> _SUPPLIED MATERIAL_

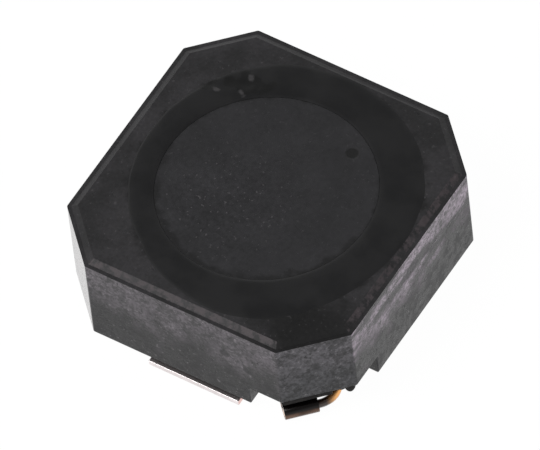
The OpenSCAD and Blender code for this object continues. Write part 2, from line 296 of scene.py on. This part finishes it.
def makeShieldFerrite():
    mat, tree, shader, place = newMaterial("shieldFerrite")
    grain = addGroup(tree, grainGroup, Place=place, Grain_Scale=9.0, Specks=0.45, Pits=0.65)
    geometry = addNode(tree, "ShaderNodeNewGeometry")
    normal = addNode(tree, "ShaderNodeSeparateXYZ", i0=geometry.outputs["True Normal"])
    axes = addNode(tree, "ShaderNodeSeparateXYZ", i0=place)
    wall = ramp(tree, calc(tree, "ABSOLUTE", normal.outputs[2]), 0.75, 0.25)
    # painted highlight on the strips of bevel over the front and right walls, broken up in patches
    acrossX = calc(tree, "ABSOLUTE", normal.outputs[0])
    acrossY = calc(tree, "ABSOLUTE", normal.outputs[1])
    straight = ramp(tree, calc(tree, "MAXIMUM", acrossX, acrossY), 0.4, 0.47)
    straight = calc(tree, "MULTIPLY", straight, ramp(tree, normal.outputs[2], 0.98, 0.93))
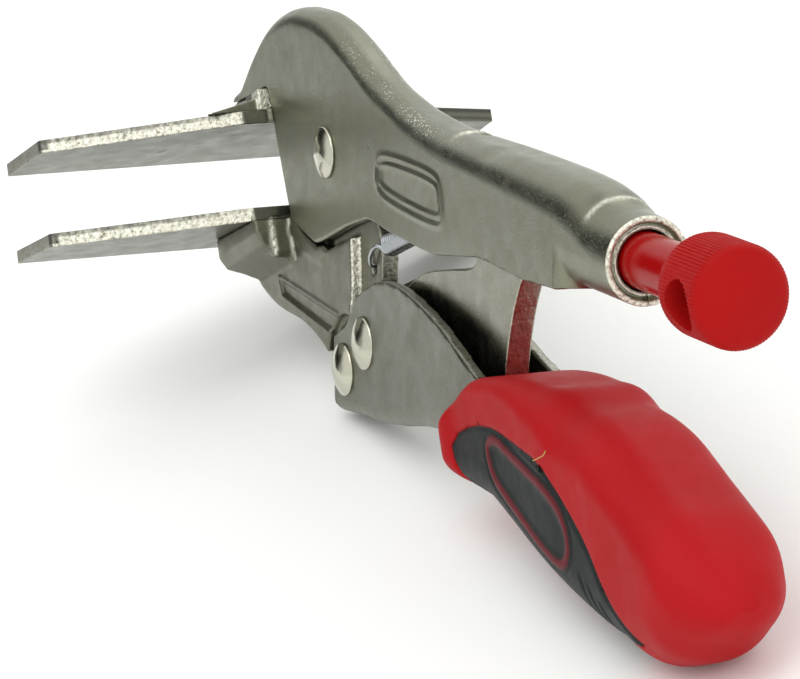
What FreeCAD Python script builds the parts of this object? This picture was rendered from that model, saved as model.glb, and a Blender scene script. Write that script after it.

> _WHAT YOU NEED TO DO_
Output all records verbatim.

> _FULL SOLUTION_
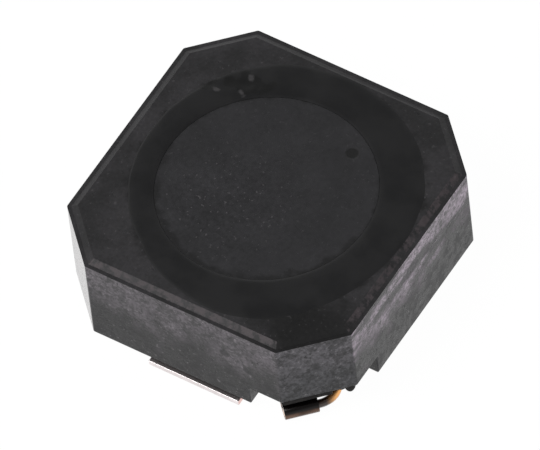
The OpenSCAD and Blender code for this object continues. Write part 2, from line 296 of scene.py on. This part finishes it.
def makeShieldFerrite():
    mat, tree, shader, place = newMaterial("shieldFerrite")
    grain = addGroup(tree, grainGroup, Place=place, Grain_Scale=9.0, Specks=0.45, Pits=0.65)
    geometry = addNode(tree, "ShaderNodeNewGeometry")
    normal = addNode(tree, "ShaderNodeSeparateXYZ", i0=geometry.outputs["True Normal"])
    axes = addNode(tree, "ShaderNodeSeparateXYZ", i0=place)
    wall = ramp(tree, calc(tree, "ABSOLUTE", normal.outputs[2]), 0.75, 0.25)
    # painted highlight on the strips of bevel over the front and right walls, broken up in patches
    acrossX = calc(tree, "ABSOLUTE", normal.outputs[0])
    acrossY = calc(tree, "ABSOLUTE", normal.outputs[1])
    straight = ramp(tree, calc(tree, "MAXIMUM", acrossX, acrossY), 0.4, 0.47)
    straight = calc(tree, "MULTIPLY", straight, ramp(tree, normal.outputs[2], 0.98, 0.93))
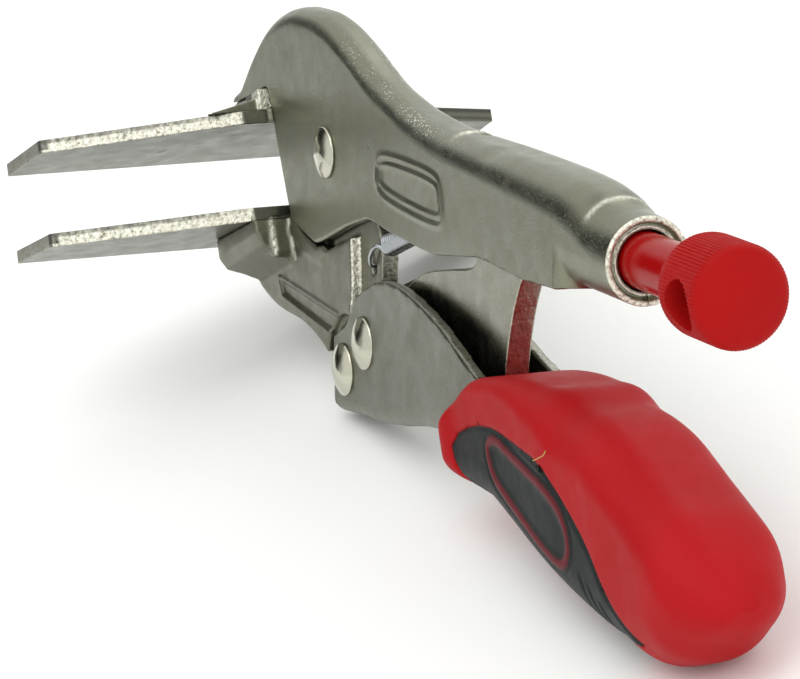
What FreeCAD Python script builds the parts of this object? This picture was rendered from that model, saved as model.glb, and a Blender scene script. Write that script after it.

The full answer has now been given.